Pasochoa Wildlife Refuge - Environmental Education Through Eco-Tourism
The spectacular Pasochoa Wildlife Refuge is conveniently located just 45 minutes from the city of Quito in Ecuador. Extending across 500ha, Pasochoa encompasses rare humid Andean shrub forest around an extinct volcano crater. The main forest of Pasochoa was discovered by Dr. Fernando Ortiz back in the 1970s. Ecuador's Ministry of Agriculture allocated the area as a Protected Forest in 1982 so as to guard it for research, education and conservation purposes. As of 1982 the Pasochoa region came under the care of the Fundación Natura. Finally, in 1997 it was named the Pasochoa Wildlife Refuge and became a member of Ecuador's National System of Protected Areas.
Management of the Pasochoa Wildlife Refuge has set out several objectives for the reserve. They are determined to protect the plant and animal life of Pasochoa Volcano as well as to promote scientific studies in the area. Another goal is to teach visitors through environmental education and to offer opportunities for eco-tourism. In fact, tourists can enjoy a number of trails through the park. These interpretative trails vary in distance and difficulty levels. The administrative office of the Pasochoa Refuge has a lodge, camping spots, kitchen, picnic area, parking, conference center and guide services.
Pasochoa Wildlife Refuge has a remarkable biological value. There are several vegetation zones, but much of the plant-life is Andean forest. The area has approximately 240 plant species, of which a large percentage can be used for medicinal purposes and other uses. As such, the Pasochoa Wildlife Refuge is able to support a variety of animal species. In fact, the park is home to some 10 mammal species and 127 bird species. Bird watchers can look out for the 16 hummingbird species, as well as Andean condors, huirac-churos, semilleros, wild mountain turkeys, turtledoves and so forth. Other nature-lovers will enjoy spotting deer, Brazilian rabbits, pumas, skunks, bats, toads and frogs.

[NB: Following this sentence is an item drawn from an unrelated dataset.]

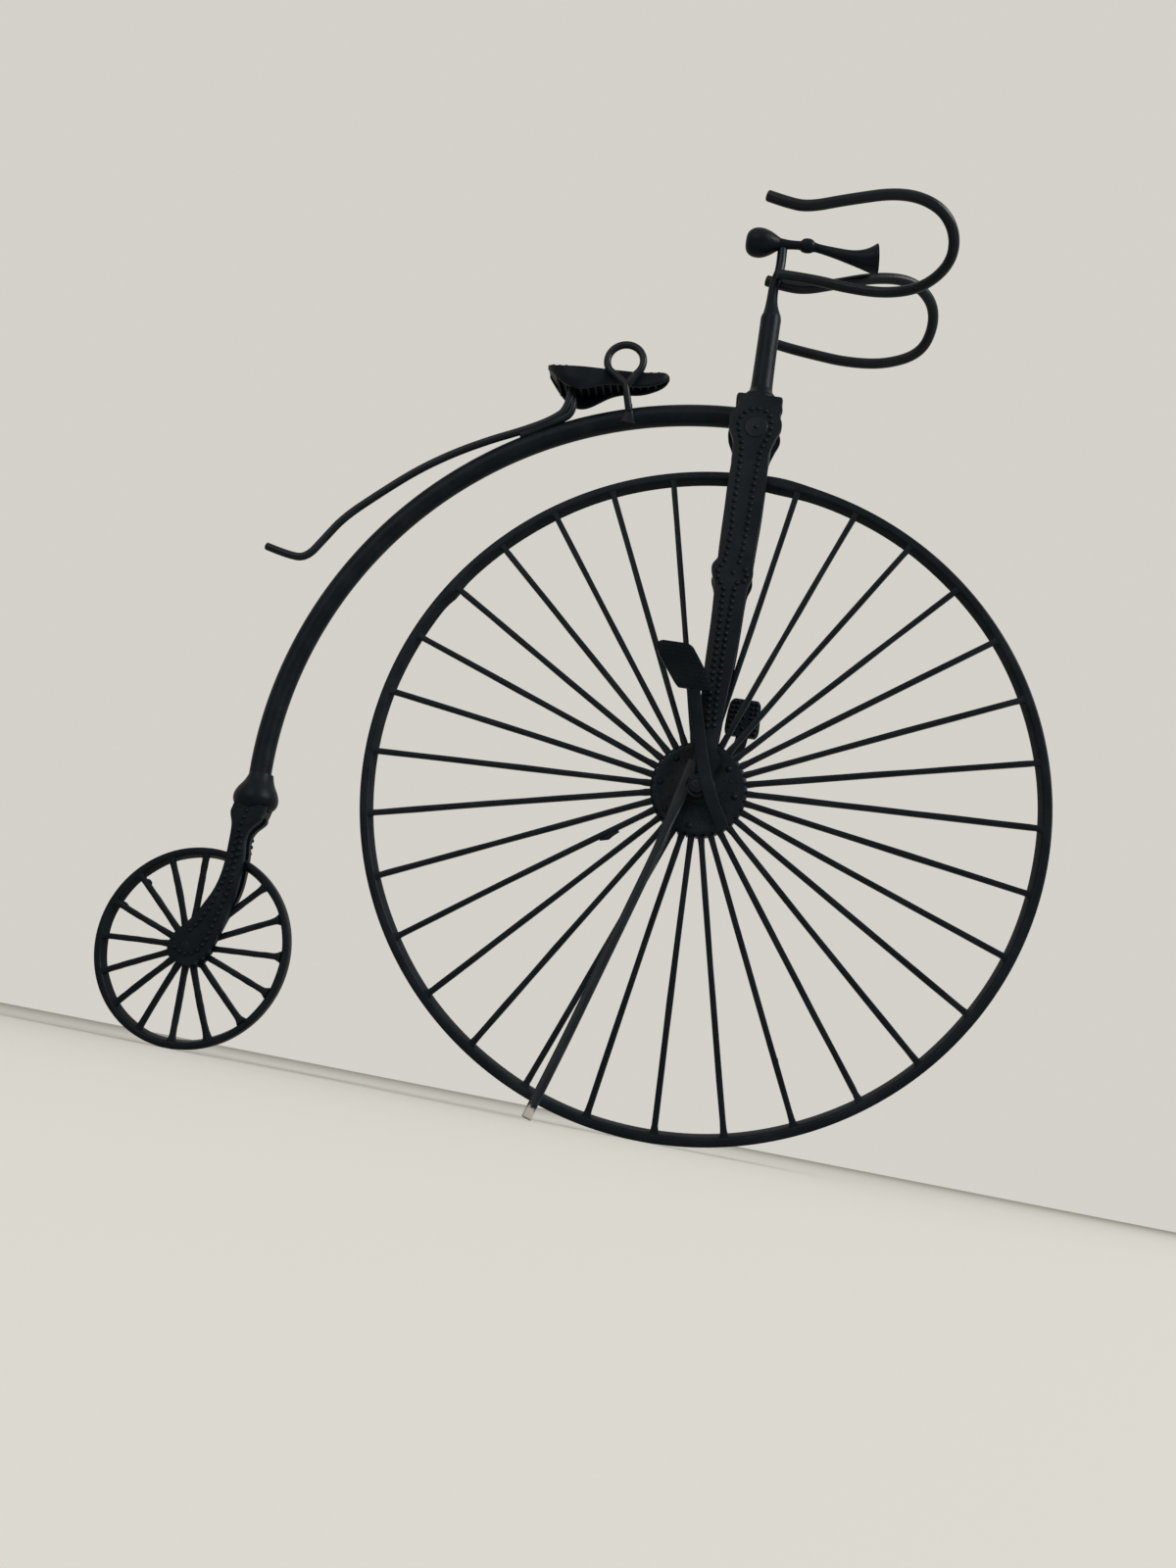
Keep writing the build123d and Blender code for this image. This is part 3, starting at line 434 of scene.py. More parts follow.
def bead_line(rows, pitch):
    """Spots spaced evenly by a pitch along a line of rows."""
    p = np.asarray(rows, float)
    run = run_along(p)
    spots = np.linspace(0, run[-1], round(run[-1] / pitch) + 1)
    return np.stack([np.interp(spots, run, column) for column in p.T], axis=-1)


# A cast bead, rows of (share of its height over the face, share of its radius)
BEAD_ROWS = [(-0.5, 0.0), (-0.5, 0.9), (0.05, 1.0), (0.5, 0.87), (0.85, 0.5), (1.0, 0.0)]


def domes(places, way, radius, height, around=8):
    """The same small turned bead at each place, all standing one way."""
    rows = np.array(BEAD_ROWS) * (height, radius)
    one = turned(rows, (0, 0, 0), way, AHEAD, around).reshape(-1, 3)
    return copies(places[:, None] + one, cells(len(rows), around))


def beads(spots, y, side, radius, height, around=8):
    """Beads on a face that looks along Y, at (x, z) spots."""
    x, z = np.transpose(spots)
    return domes(xyz(x, y, z), (0, side, 0), radius, height, around)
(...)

It is said that the area was affected by the eruption of Pasochoa volcano some 100 000 years ago. This resulted in a large bowl crater. As the zone has been difficult to access and was never suitable for agriculture or other forms of farming, the Andean forest is relatively untouched. It is therefore vital to protect this stunning natural area and the organisms that reside here. You are certain to have a wonderful time exploring the Pasochoa Wildlife Refuge along its lovely pathways.